A Vision is an idealized view of the experience that users will have with whatever it is you’re creating (e.g. digital product, experience, etc.), where it captures the critical elements and articulates the “winning idea” by focusing on the experience and downplaying the technology required to build it.
You can create the Vision by answering these targeted questions:
- What type of experience do you want your customers or users to have?
- How will it support them in achieving their goals?
- How will it help your company to achieve its goals and build your brand?
6. Play Time, All the Time
Not only does an abundance of play in childhood create smarter and happier adults, it can also keep us smarter at any age. Recent studies – by ScienceDaily and Helpguide.org – show that play in adulthood can add joy to life, relieve stress, supercharge learning, and connect you to others and the world around you.
Play is an extraordinary way to make work more productive, but it’s also a critical requirement for innovative teams to spark their creative juices to continuously churn out exciting ideas.
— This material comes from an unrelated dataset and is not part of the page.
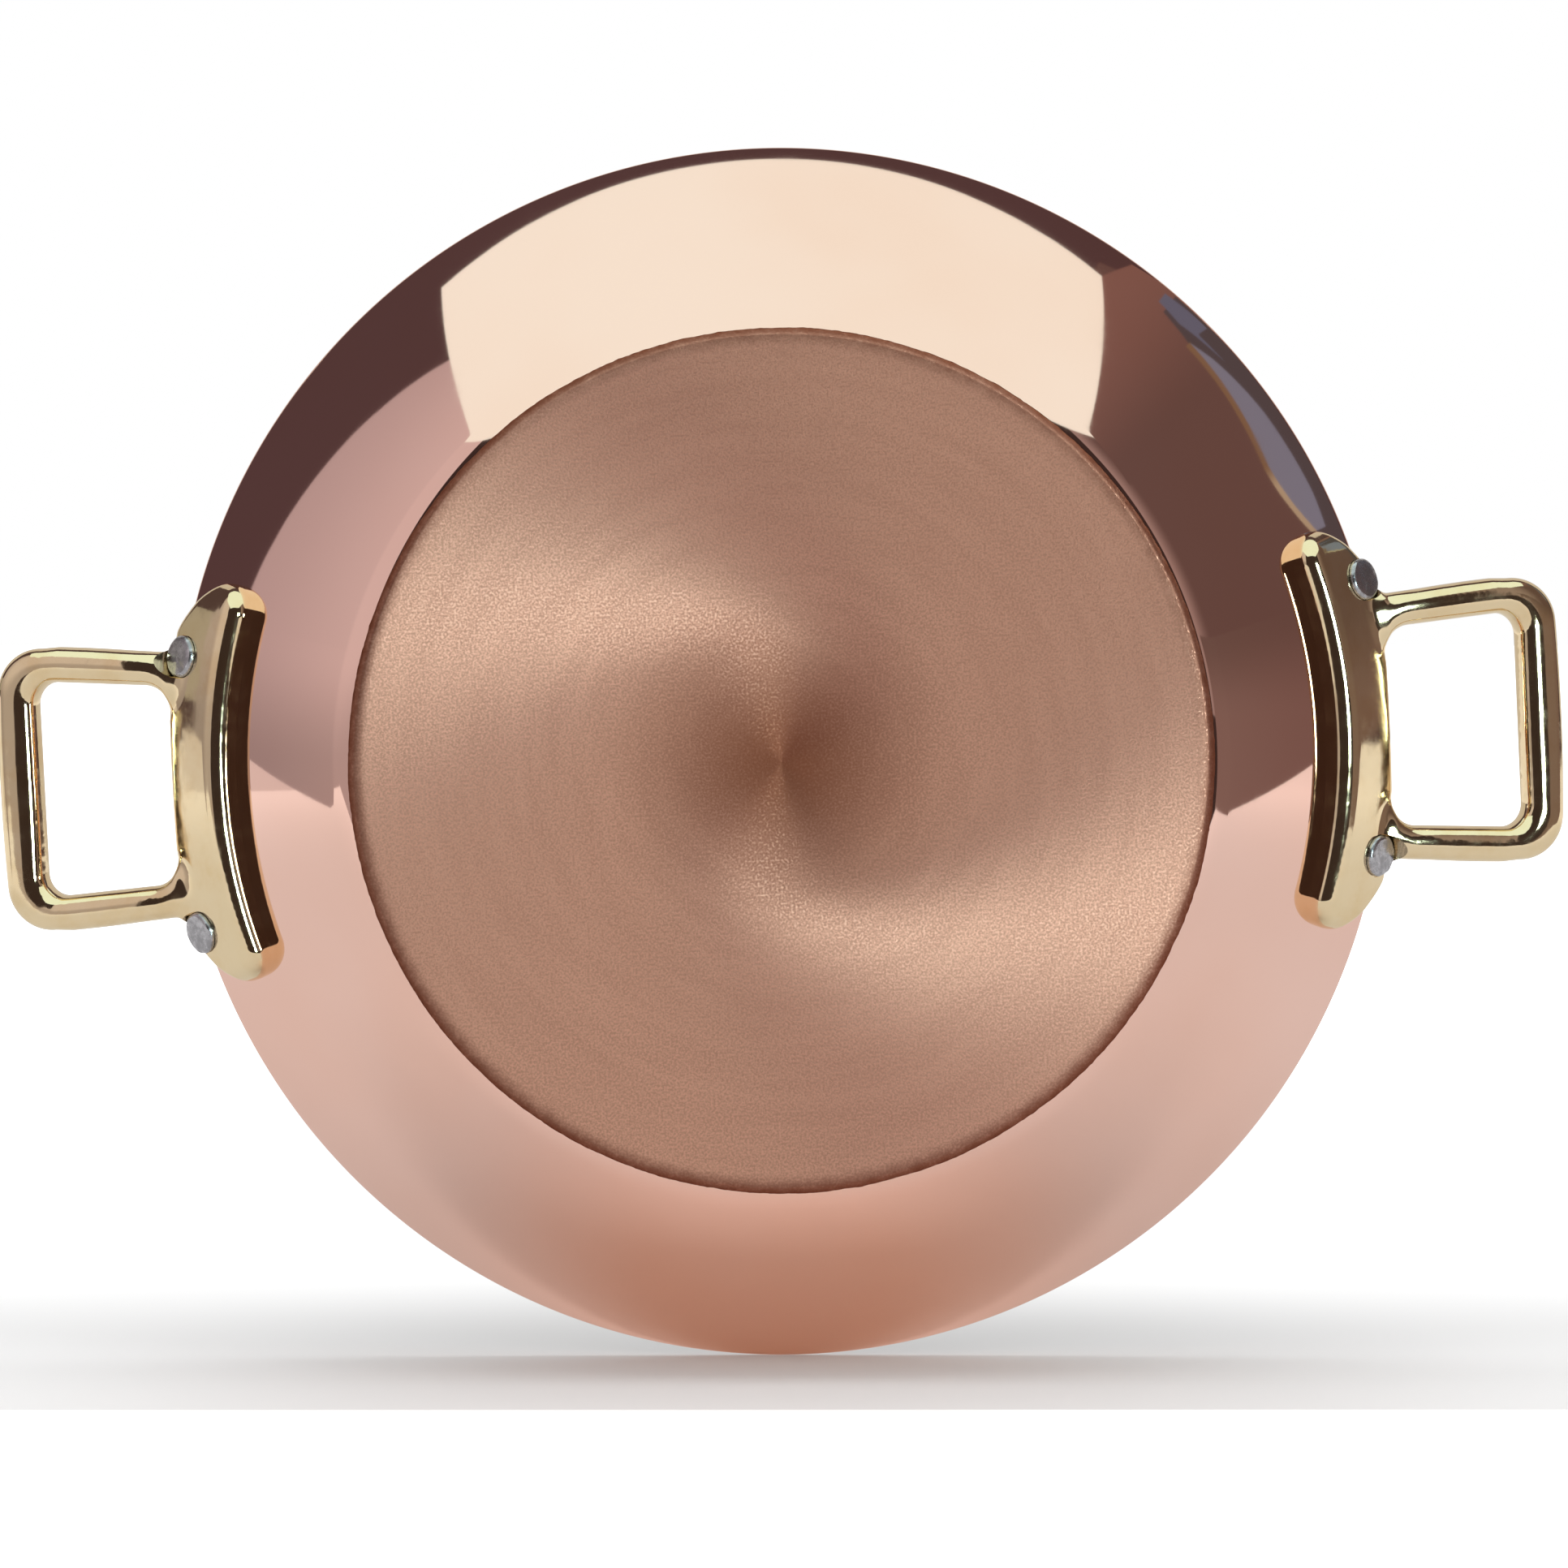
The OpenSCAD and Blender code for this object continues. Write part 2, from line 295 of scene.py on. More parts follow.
def lathe_tree() -> NodeTree:
    """Turns an outline round Z. The outline is a row of points, in order, from the axis to the axis.

    Returns:
        The geometry tree.
    """
    tree, g, given = start_tree("Lathe", Outline="Geometry", Segments="Int")
    count = g.add("GeometryNodeAttributeDomainSize", {"Geometry": given["Outline"]}, component="MESH")
    around = g.maths("ADD", given["Segments"], 1)
    grid = g.add("GeometryNodeMeshGrid", {"Vertices X": count.outputs["Point Count"], "Vertices Y": around})
    index = g.add("GeometryNodeInputIndex").outputs[0]
    row = g.maths("FLOOR", g.maths("DIVIDE", index, around))
    turn = g.maths("DIVIDE", g.maths("MODULO", index, around), given["Segments"])
    place = g.add("GeometryNodeInputPosition").outputs[0]
    inputs = {"Geometry": given["Outline"], "Value": place, "Index": row}
    sample = g.add("GeometryNodeSampleIndex", inputs, data_type="FLOAT_VECTOR")
    turned = g.turned(sample.outputs[0], g.maths("MULTIPLY", turn, math.tau))
    solid = g.add("GeometryNodeSetPosition", {"Geometry": grid.outputs[0], "Position": turned})
    merged = g.add("GeometryNodeMergeByDistance", {"Geometry": solid.outputs[0], "Distance": MERGE_GAP})
    smooth = g.add("GeometryNodeSetShadeSmooth", {"Geometry": merged.outputs[0]})
    finish_solid(g, smooth.outputs[0], given["Finish"])
    return tree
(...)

5. Established Creative Process
The best creative environments have established creative processes to guide their teams through creative projects. I recommend that you define your creative process and display it on the wall (and/or online) so everyone can see it.
Develop Your Own Creative Process
Develop a creative process that works best for your team, where you need to maximize their unique skills while minimizing their deficiencies. Additionally, you want to make sure the creative process is fluid and flexible enough to give you adequate time to be creative, while still being structured enough to guide you through the creative doldrums.
An effective process should allow for serendipity and flashes of brilliance, along with long periods of mental chaff. It can be a rigid step-by-step approach, or it might be a loose progression of stages you go through, or it could be anything in between. Always allow for slight modifications to function in other mediums, with almost any style, and within a myriad of other constraints that might be placed upon your team.
Large Teams/Companies Require a Creative Process Framework
For large teams/companies that utilize multiple creative processes, I recommend that you develop a Creative Process framework that tells your team members when to use which process and how.
4. Empowered Creative Teams
World-renowned creative teams have unique autonomy to make decisions about their work. So let your teams choose with whom to work, how they will work, and when they’ll work. Empowering them with control over these decisions will allow creativity and productivity to flourish. If you’re a micromanager, then I suggest you take a permanent vacation.
3. Freedom to Fail
You should expect your team to succeed; however, it’s critical that you embrace failure along the way because they’re opportunities for growth. In fact, companies like Google celebrate failures just as much as they do success. Their motto is that greatness comes out of attempting big things and failing — and then learning from it, trying again and succeeding.
2. Collaborative + Flexible Environment
Creativity and innovation don’t work well in traditional environments that focus on competition amongst isolated workers. The best creative environments have physical environments and processes (mentioned above) that promote and enable collaboration, while also providing space and time for individual thought. Creatives, by and large, work best when collaboration drives the foundation of their work. However, they also need quiet time to process the information, interactions, and research in order to successfully design and develop solutions.
1. Servant Leaders
Creativity and innovation requires unique leadership. Servant leaders are selfless and humble, value diverse opinions, team-oriented, and focus on encouraging and developing leaders (versus being a task-driver). They always shelter their teams from blame and consistently give credit to their teams instead of themselves. They are rare individuals, but only because the business world has falsely promoted the wrong values for so long. Servant leadership is required to ensure all the other principles above are respected and valued, and this in turn will make any organization truly dynamic and innovative.